RECORDED DATA:
....................

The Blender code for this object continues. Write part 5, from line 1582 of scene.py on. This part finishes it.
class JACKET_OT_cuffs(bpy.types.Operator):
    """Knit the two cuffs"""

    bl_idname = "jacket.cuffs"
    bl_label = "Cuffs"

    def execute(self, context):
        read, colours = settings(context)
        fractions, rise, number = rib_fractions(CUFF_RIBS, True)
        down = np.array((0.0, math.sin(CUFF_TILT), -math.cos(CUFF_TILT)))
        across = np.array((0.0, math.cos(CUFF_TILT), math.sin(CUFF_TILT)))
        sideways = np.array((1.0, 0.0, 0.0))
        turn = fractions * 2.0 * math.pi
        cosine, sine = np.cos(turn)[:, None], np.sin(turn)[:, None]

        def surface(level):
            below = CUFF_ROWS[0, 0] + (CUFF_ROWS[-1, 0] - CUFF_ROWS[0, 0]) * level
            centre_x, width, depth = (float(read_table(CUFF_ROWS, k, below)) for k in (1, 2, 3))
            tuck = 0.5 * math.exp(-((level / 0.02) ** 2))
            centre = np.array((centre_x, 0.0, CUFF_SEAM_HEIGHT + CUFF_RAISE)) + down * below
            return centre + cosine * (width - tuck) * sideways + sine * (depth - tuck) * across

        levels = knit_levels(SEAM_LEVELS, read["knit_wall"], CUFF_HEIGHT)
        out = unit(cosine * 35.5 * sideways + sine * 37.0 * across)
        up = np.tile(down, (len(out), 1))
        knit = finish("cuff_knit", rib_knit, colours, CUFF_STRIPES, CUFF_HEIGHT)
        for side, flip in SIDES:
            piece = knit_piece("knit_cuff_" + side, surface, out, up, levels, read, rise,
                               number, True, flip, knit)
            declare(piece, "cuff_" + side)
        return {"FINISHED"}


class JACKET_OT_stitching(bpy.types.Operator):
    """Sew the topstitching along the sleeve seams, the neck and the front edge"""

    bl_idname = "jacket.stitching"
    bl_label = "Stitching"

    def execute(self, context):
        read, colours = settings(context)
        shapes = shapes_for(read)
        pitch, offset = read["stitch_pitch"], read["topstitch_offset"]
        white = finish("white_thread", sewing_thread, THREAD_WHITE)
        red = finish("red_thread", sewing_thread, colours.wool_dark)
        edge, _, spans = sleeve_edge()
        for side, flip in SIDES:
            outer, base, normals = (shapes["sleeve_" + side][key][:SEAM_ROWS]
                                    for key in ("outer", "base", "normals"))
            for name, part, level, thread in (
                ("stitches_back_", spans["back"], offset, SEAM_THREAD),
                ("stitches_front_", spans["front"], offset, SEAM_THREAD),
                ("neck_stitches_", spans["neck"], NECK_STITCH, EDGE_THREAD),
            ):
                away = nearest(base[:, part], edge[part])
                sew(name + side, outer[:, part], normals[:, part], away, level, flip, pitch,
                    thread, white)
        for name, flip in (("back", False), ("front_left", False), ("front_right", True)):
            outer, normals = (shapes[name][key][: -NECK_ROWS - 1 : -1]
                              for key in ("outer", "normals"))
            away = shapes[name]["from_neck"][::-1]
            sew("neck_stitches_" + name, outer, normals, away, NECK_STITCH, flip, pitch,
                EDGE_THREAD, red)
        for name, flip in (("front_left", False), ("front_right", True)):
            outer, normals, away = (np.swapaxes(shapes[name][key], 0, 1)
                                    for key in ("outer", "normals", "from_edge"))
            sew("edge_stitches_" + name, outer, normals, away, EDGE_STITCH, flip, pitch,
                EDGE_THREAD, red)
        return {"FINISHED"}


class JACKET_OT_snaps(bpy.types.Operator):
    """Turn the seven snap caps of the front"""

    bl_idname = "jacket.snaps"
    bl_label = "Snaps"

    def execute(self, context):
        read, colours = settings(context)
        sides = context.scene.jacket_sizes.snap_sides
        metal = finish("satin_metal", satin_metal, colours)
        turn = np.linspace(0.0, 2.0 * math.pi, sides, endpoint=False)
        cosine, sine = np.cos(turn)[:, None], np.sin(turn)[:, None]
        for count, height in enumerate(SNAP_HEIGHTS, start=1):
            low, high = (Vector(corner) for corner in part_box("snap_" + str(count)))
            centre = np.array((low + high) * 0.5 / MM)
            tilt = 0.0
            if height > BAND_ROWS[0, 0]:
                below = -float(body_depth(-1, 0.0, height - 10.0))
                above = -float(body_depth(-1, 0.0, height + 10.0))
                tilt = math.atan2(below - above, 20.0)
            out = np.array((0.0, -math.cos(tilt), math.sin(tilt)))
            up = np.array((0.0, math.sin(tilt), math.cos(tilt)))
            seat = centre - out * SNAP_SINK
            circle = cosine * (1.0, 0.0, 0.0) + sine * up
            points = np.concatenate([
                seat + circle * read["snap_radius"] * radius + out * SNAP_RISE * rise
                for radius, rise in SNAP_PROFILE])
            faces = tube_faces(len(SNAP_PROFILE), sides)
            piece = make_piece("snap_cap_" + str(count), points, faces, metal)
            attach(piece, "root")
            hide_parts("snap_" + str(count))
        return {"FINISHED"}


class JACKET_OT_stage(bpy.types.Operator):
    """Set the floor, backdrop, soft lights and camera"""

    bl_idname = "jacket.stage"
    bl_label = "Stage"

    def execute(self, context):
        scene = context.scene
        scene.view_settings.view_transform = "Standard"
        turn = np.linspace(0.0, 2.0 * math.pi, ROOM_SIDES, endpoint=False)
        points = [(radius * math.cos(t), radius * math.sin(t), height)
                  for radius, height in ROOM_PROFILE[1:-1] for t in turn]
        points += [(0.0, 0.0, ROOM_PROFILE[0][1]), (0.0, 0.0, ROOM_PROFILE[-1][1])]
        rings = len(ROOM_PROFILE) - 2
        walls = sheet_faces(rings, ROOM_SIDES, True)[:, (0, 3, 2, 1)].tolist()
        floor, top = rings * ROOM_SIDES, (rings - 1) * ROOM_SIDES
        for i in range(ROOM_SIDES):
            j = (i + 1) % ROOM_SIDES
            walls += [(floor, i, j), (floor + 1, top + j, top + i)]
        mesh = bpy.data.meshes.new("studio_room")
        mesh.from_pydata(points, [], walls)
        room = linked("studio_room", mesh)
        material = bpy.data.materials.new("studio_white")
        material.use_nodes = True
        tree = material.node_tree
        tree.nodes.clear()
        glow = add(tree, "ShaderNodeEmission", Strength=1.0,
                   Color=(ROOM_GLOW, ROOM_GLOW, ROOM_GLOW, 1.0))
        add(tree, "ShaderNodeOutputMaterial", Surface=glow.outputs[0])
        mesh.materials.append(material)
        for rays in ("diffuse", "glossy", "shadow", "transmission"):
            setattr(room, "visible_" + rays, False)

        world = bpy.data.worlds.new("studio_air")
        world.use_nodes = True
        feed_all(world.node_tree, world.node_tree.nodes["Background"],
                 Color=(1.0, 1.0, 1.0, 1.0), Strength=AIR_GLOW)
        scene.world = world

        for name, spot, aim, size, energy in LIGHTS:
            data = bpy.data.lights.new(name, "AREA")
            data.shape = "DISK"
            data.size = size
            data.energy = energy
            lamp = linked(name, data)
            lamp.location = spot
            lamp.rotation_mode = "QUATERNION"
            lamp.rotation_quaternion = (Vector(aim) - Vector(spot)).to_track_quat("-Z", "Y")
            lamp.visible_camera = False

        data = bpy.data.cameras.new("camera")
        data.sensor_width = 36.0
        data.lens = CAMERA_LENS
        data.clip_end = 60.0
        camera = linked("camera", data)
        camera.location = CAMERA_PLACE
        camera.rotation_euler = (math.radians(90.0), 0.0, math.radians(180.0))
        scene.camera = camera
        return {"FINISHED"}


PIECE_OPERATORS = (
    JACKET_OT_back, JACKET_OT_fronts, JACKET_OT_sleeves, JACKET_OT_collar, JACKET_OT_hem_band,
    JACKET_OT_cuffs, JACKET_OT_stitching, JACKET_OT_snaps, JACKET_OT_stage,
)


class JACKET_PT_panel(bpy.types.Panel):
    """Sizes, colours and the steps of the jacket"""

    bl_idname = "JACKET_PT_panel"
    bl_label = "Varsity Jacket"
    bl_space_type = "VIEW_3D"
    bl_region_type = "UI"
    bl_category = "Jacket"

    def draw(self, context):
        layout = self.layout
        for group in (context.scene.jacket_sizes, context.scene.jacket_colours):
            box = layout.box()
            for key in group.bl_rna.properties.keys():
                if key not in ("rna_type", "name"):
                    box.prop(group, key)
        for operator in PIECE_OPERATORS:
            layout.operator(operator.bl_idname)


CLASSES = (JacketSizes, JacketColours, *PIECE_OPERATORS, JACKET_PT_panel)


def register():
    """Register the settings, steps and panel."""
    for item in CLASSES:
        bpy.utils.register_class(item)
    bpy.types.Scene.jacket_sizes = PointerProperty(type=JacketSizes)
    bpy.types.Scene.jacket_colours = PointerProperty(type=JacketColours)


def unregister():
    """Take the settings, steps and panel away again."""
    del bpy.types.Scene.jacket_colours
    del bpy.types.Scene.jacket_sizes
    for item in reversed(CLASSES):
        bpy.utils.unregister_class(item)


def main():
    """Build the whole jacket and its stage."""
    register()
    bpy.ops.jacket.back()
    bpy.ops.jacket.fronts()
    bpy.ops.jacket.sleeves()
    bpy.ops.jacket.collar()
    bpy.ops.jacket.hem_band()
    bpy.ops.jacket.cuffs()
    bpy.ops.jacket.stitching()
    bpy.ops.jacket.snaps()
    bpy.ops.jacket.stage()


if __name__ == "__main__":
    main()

....................

SET TASK:
Your output must be the lines of the material above, from the first through the line that contains "return centre +", copied exactly. Include both endpoints and nothing else.

RESULT:
The Blender code for this object continues. Write part 5, from line 1582 of scene.py on. This part finishes it.
class JACKET_OT_cuffs(bpy.types.Operator):
    """Knit the two cuffs"""

    bl_idname = "jacket.cuffs"
    bl_label = "Cuffs"

    def execute(self, context):
        read, colours = settings(context)
        fractions, rise, number = rib_fractions(CUFF_RIBS, True)
        down = np.array((0.0, math.sin(CUFF_TILT), -math.cos(CUFF_TILT)))
        across = np.array((0.0, math.cos(CUFF_TILT), math.sin(CUFF_TILT)))
        sideways = np.array((1.0, 0.0, 0.0))
        turn = fractions * 2.0 * math.pi
        cosine, sine = np.cos(turn)[:, None], np.sin(turn)[:, None]

        def surface(level):
            below = CUFF_ROWS[0, 0] + (CUFF_ROWS[-1, 0] - CUFF_ROWS[0, 0]) * level
            centre_x, width, depth = (float(read_table(CUFF_ROWS, k, below)) for k in (1, 2, 3))
            tuck = 0.5 * math.exp(-((level / 0.02) ** 2))
            centre = np.array((centre_x, 0.0, CUFF_SEAM_HEIGHT + CUFF_RAISE)) + down * below
            return centre + cosine * (width - tuck) * sideways + sine * (depth - tuck) * across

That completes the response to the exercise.